- _INFORMATION SUPPLIED_
★ ★ ★

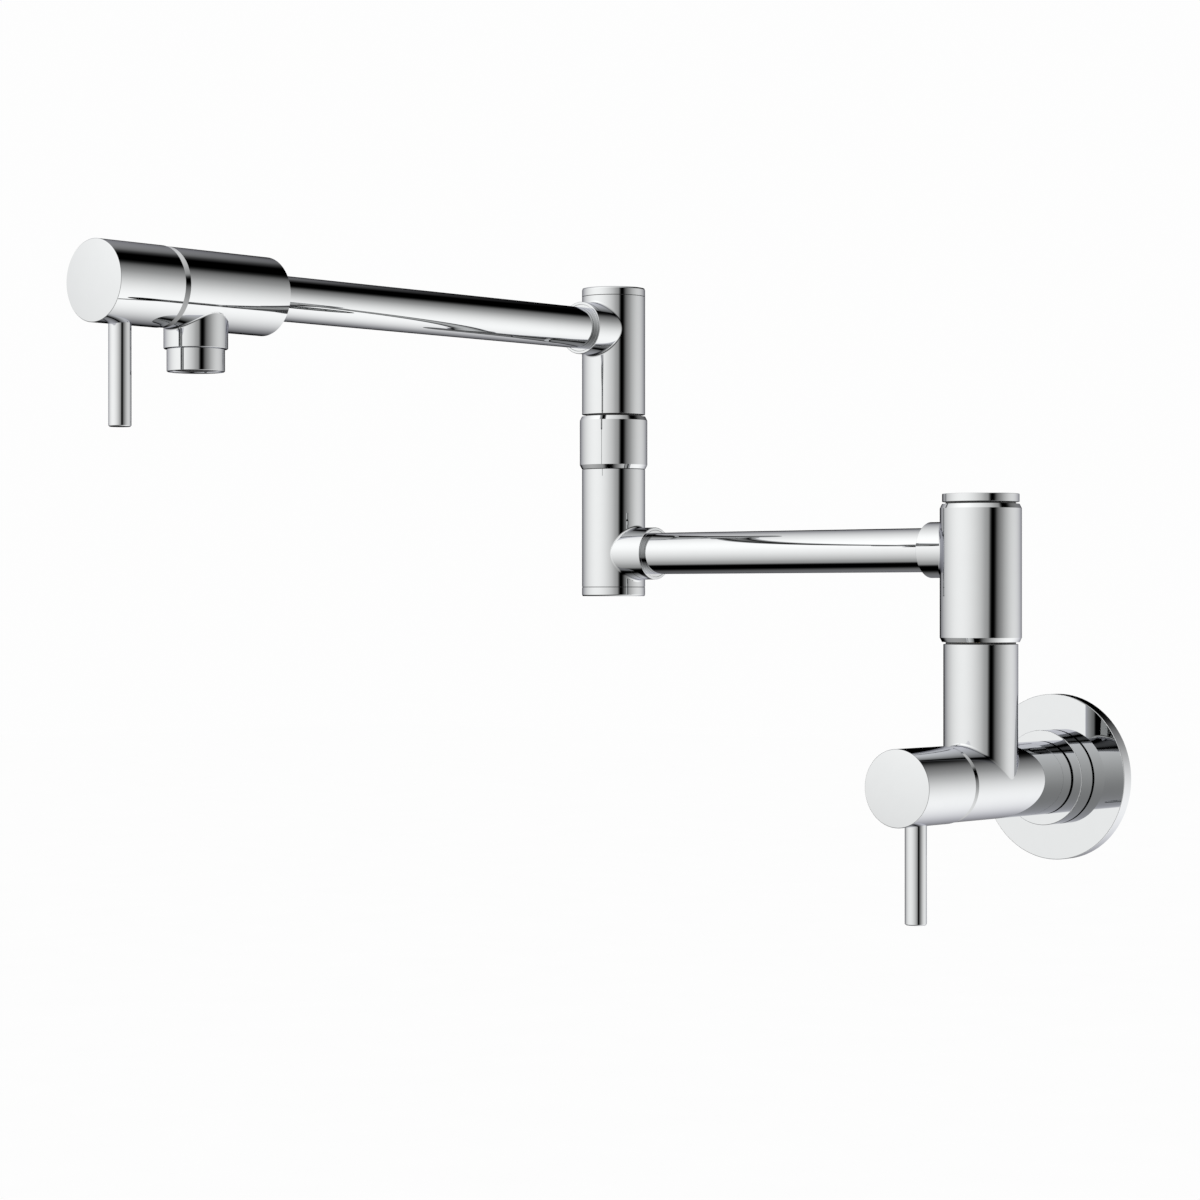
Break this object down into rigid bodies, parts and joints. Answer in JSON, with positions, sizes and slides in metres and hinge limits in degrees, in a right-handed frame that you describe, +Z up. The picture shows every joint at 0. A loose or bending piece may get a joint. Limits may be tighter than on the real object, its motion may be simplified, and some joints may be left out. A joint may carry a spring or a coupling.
{
  "type": "pot filler",
  "caption": "Wall-mounted chrome pot filler: shut-off valve and column, two swinging arms with a tall swivel between them, and an end tap with a spout.",
  "frame": {"origin": "centre of the water inlet on the wall plane, at the back face of the cover plate", "axes": "+Y into the wall along the inlet, +Z up, the folded-out lower arm points along -X"},
  "size_m": [0.2629, 0.3981, 0.2852],
  "materials": {
    "chrome": "polished chrome plate",
    "tube_chrome": "polished chrome-plated tube",
    "brass": "machined brass",
    "steel": "plain steel",
    "ceramic": "lapped ceramic",
    "rubber": "black rubber",
    "nylon": "white bearing plastic",
    "dark_plastic": "dark grey plastic"
  },
  "bodies": {
    "wall_valve": {"wall_flange": "chrome", "flange_gasket": "rubber", "flange_collar": "chrome", "inlet_nipple": "brass", "inlet_washer": "rubber", "valve_body": "chrome", "valve_cartridge": "brass", "valve_fixed_disc": "ceramic", "valve_seat_seal": "rubber", "column_post": "brass", "column_o_rings": "rubber", "column_thrust_washers": "dark_plastic", "column_cap": "chrome"},
    "wall_handle": {"valve_spindle": "brass", "valve_spindle_o_ring": "rubber", "valve_spindle_clip": "steel", "valve_moving_disc": "ceramic", "valve_handle": "chrome", "valve_lever": "chrome", "valve_grub_screw": "steel"},
    "lower_arm": {"swivel_sleeve": "chrome", "column_bushes": "nylon", "lower_arm_tube": "tube_chrome", "lower_arm_lock_rings": "chrome", "lower_arm_seals": "rubber", "joint_lower_body": "chrome", "joint_bottom_cap": "chrome", "joint_cover_ring": "chrome", "joint_post": "brass", "joint_o_rings": "rubber", "joint_thrust_washer": "dark_plastic", "joint_circlip": "steel"},
    "upper_arm": {"joint_upper_body": "chrome", "joint_bushes": "nylon", "joint_top_cap": "chrome", "upper_arm_tube": "tube_chrome", "upper_arm_lock_rings": "chrome", "upper_arm_seals": "rubber", "head_body": "chrome", "head_cartridge": "brass", "head_fixed_disc": "ceramic", "head_seat_seal": "rubber", "aerator_housing": "chrome", "aerator_insert": "dark_plastic", "aerator_gasket": "rubber"},
    "head_handle": {"head_spindle": "brass", "head_spindle_o_ring": "rubber", "head_spindle_clip": "steel", "head_moving_disc": "ceramic", "head_handle": "chrome", "head_lever": "chrome", "head_grub_screw": "steel"}
  },
  "joints": [
    {"name": "wall_handle_turn", "type": "hinge", "parent": "wall_valve", "child": "wall_handle", "pos_m": [0, -0.0909, 0], "axis": [0, -1, 0], "range_deg": [0, 90]},
    {"name": "lower_arm_swing", "type": "hinge", "parent": "wall_valve", "child": "lower_arm", "pos_m": [0, -0.063, 0.0609], "axis": [0, 0, 1], "range_deg": [-10, 190]},
    {"name": "upper_arm_swing", "type": "hinge", "parent": "lower_arm", "child": "upper_arm", "pos_m": [-0.2092, -0.063, 0.1671], "axis": [0, 0, 1], "continuous": true},
    {"name": "head_handle_turn", "type": "hinge", "parent": "upper_arm", "child": "head_handle", "pos_m": [-0.2092, -0.3489, 0.207], "axis": [0, -1, 0], "range_deg": [0, 90]}
  ]
}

★ ★ ★

- _GOAL_
Extract every line above exactly as it stands.

- _RESPONSE_
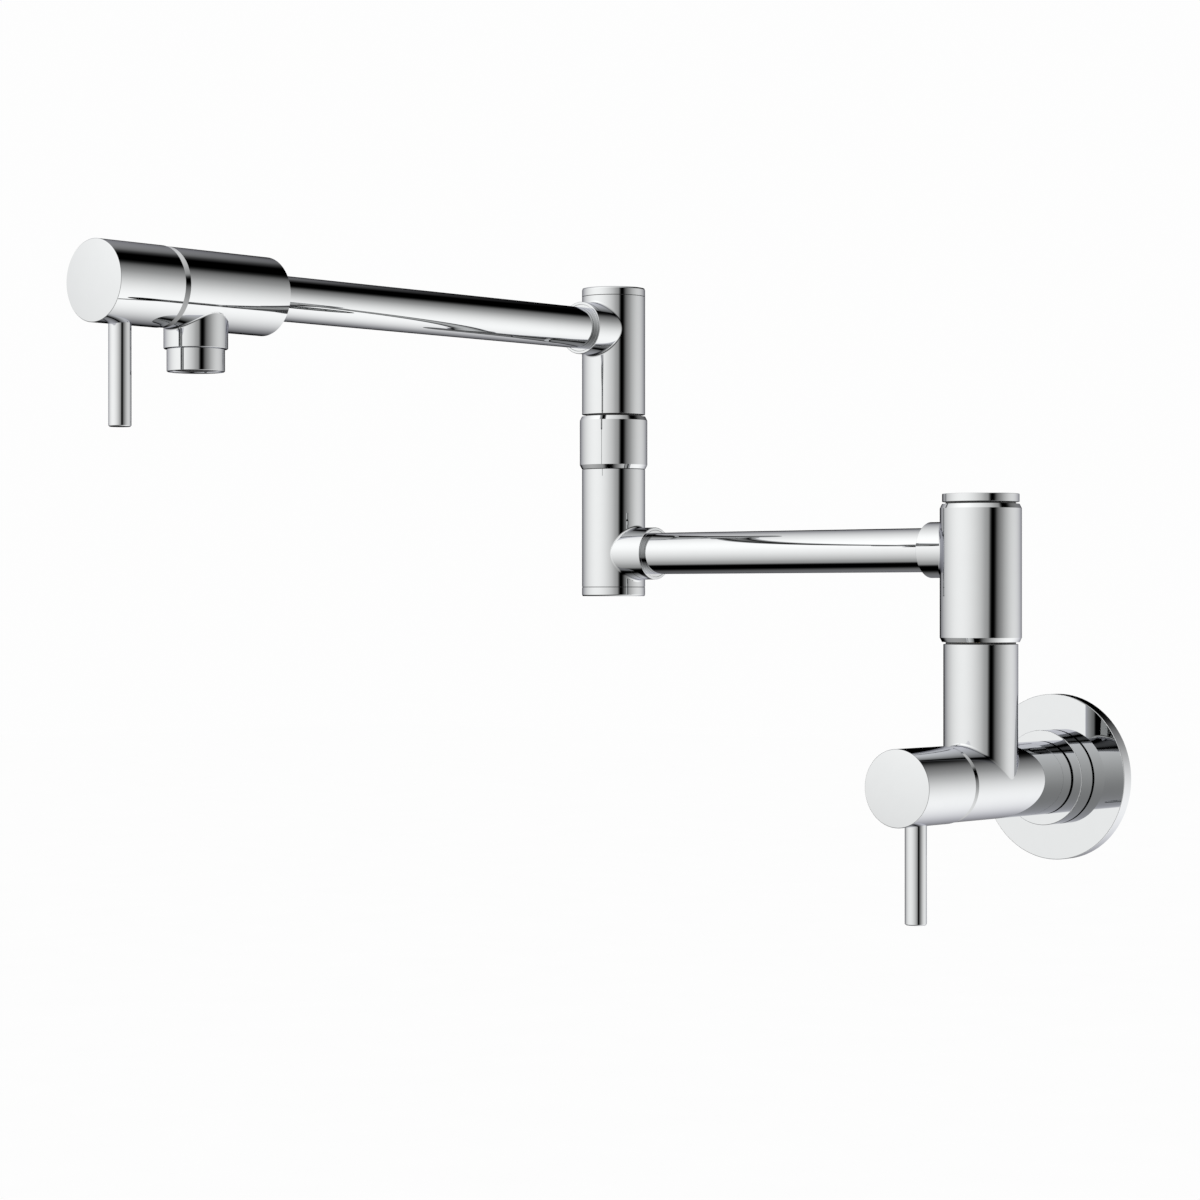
Break this object down into rigid bodies, parts and joints. Answer in JSON, with positions, sizes and slides in metres and hinge limits in degrees, in a right-handed frame that you describe, +Z up. The picture shows every joint at 0. A loose or bending piece may get a joint. Limits may be tighter than on the real object, its motion may be simplified, and some joints may be left out. A joint may carry a spring or a coupling.
{
  "type": "pot filler",
  "caption": "Wall-mounted chrome pot filler: shut-off valve and column, two swinging arms with a tall swivel between them, and an end tap with a spout.",
  "frame": {"origin": "centre of the water inlet on the wall plane, at the back face of the cover plate", "axes": "+Y into the wall along the inlet, +Z up, the folded-out lower arm points along -X"},
  "size_m": [0.2629, 0.3981, 0.2852],
  "materials": {
    "chrome": "polished chrome plate",
    "tube_chrome": "polished chrome-plated tube",
    "brass": "machined brass",
    "steel": "plain steel",
    "ceramic": "lapped ceramic",
    "rubber": "black rubber",
    "nylon": "white bearing plastic",
    "dark_plastic": "dark grey plastic"
  },
  "bodies": {
    "wall_valve": {"wall_flange": "chrome", "flange_gasket": "rubber", "flange_collar": "chrome", "inlet_nipple": "brass", "inlet_washer": "rubber", "valve_body": "chrome", "valve_cartridge": "brass", "valve_fixed_disc": "ceramic", "valve_seat_seal": "rubber", "column_post": "brass", "column_o_rings": "rubber", "column_thrust_washers": "dark_plastic", "column_cap": "chrome"},
    "wall_handle": {"valve_spindle": "brass", "valve_spindle_o_ring": "rubber", "valve_spindle_clip": "steel", "valve_moving_disc": "ceramic", "valve_handle": "chrome", "valve_lever": "chrome", "valve_grub_screw": "steel"},
    "lower_arm": {"swivel_sleeve": "chrome", "column_bushes": "nylon", "lower_arm_tube": "tube_chrome", "lower_arm_lock_rings": "chrome", "lower_arm_seals": "rubber", "joint_lower_body": "chrome", "joint_bottom_cap": "chrome", "joint_cover_ring": "chrome", "joint_post": "brass", "joint_o_rings": "rubber", "joint_thrust_washer": "dark_plastic", "joint_circlip": "steel"},
    "upper_arm": {"joint_upper_body": "chrome", "joint_bushes": "nylon", "joint_top_cap": "chrome", "upper_arm_tube": "tube_chrome", "upper_arm_lock_rings": "chrome", "upper_arm_seals": "rubber", "head_body": "chrome", "head_cartridge": "brass", "head_fixed_disc": "ceramic", "head_seat_seal": "rubber", "aerator_housing": "chrome", "aerator_insert": "dark_plastic", "aerator_gasket": "rubber"},
    "head_handle": {"head_spindle": "brass", "head_spindle_o_ring": "rubber", "head_spindle_clip": "steel", "head_moving_disc": "ceramic", "head_handle": "chrome", "head_lever": "chrome", "head_grub_screw": "steel"}
  },
  "joints": [
    {"name": "wall_handle_turn", "type": "hinge", "parent": "wall_valve", "child": "wall_handle", "pos_m": [0, -0.0909, 0], "axis": [0, -1, 0], "range_deg": [0, 90]},
    {"name": "lower_arm_swing", "type": "hinge", "parent": "wall_valve", "child": "lower_arm", "pos_m": [0, -0.063, 0.0609], "axis": [0, 0, 1], "range_deg": [-10, 190]},
    {"name": "upper_arm_swing", "type": "hinge", "parent": "lower_arm", "child": "upper_arm", "pos_m": [-0.2092, -0.063, 0.1671], "axis": [0, 0, 1], "continuous": true},
    {"name": "head_handle_turn", "type": "hinge", "parent": "upper_arm", "child": "head_handle", "pos_m": [-0.2092, -0.3489, 0.207], "axis": [0, -1, 0], "range_deg": [0, 90]}
  ]
}